Luckily for the Nuggets, according to Hoopsworld.com, Faried is entering the last year of his guaranteed contract, but they have a team option for him in 2014-15 and can extend a qualifying offer in 2015-16. Faried will only make just under $1.4 million this season, and the team option is worth approximately $2.25 million.
For someone who nearly averaged a double-double last season, that's a pretty sweet deal. The Nuggets will eventually need to fork up some cash if they want to keep Faried around, but if he continues to work on his fundamentals, they should do everything they can to sign him to a long-term deal.
Lawson came off the bench as the backup point guard to Chauncey Billups in his rookie season, but when the Carmelo Anthony trade went down just before the trade deadline the following year, everything changed.

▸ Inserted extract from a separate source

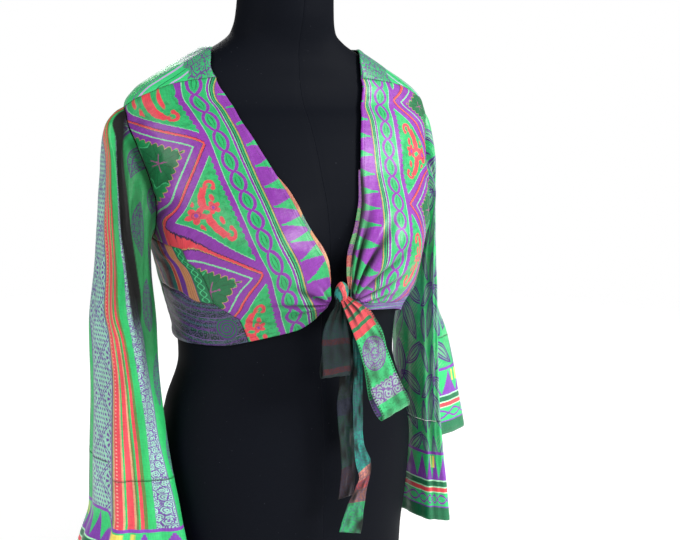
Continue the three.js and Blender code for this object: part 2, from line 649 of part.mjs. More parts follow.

In Denver's first game after the transaction, Lawson started and carved up the Memphis Grizzlies for 21 points, seven assists, five rebounds and six steals. The Nuggets had their franchise point guard.
His speed, mid-range shot and skill in the pick-and-roll make him one of the best non-superstar point guards in the league. His numbers continue to get better, and he is becoming a great option to go to in the clutch.
As Lawson enters his prime, more weight falls on his shoulders—since he currently has the longest contract of all Denver players, and the franchise just went through countless changes in the offseason. This is where his leadership and guidance will be needed most, as the Nuggets try to make the playoffs for the 11th-consecutive year.
Since the Nuggets selected Melo in 2003 with the No. 3-overall pick, this is the only pick they have had draft rights to earlier than No. 20. The Nuggets clearly got this one right.
All of the Nuggets' top draft picks are still in Denver.